A fantasy: I think of Ruth. A Moabite. A woman. I imagine Ruth bringing Shir HaShirim from the hills of Moab. I imagine her singing that song to Boaz that night on the threshing floor. I imagine that song becoming the dowry she brought to the Jewish people. The dowry that we needed to make Messiah possible, brought by the woman we needed to make Messiah possible. The dowry that was brought to be handed down the generations to David's son Solomon: "Shir HaShirim asher li Shlomo," "The Song of Songs which is for Solomon," not by him.
A teaching, a reminder, to Solomon-or, better, to Shlomo, the Shalom one. The first descendant of the House of David. Maybe he might have been Messiah, brought Shalom to the world? Maybe he failed to hear the Song, instead became too entranced of chariots and palanquins and men of war? Maybe when Solomon failed to hear the Song, its teaching was handed still further down the generations, to the Shlomo in all of us?
How do we receive this message? What does it mean to us to hear from extraordinary women like Ruth, Tamar, and Lot's nameless daughter, whose main part in the story was to become the "mothers" of Messiah? What does it mean for their assertiveness and vigor to have been channeled into motherhood? If the tradition seems to be focusing all their hopes and dreams not on what they themselves can do but on their children and their children's children, how does this feel to us? If even their way of overcoming the passivity, the subjugation to men and to history, that has been the reality of history for most women, is to become mothers, how does that feel to us?

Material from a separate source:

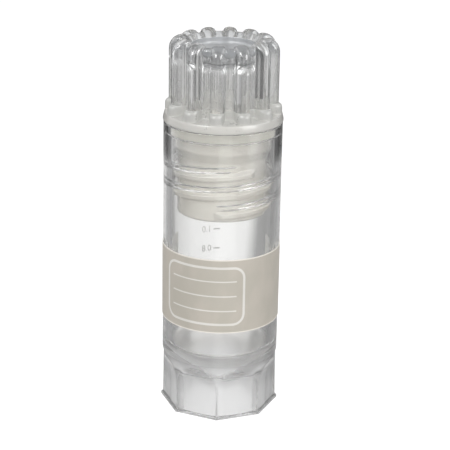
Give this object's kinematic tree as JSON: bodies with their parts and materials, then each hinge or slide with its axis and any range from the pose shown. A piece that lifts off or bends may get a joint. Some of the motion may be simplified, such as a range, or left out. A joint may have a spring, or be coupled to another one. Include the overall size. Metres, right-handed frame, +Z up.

It poses the danger of narrowing the rich possibilities of a woman's life into a single role. Indeed, it has been argued that once motherhood is turned into the all encompassing definition of a woman's life, it is the role that structurally, regardless of will or desire and despite the individual vigor of individual women, has most drastically limited the ability of women to shape their own lives.
But the tradition may be recognizing all these dangers and going beyond them when it says that even motherhood can become the arena of struggle and transcendence of roles.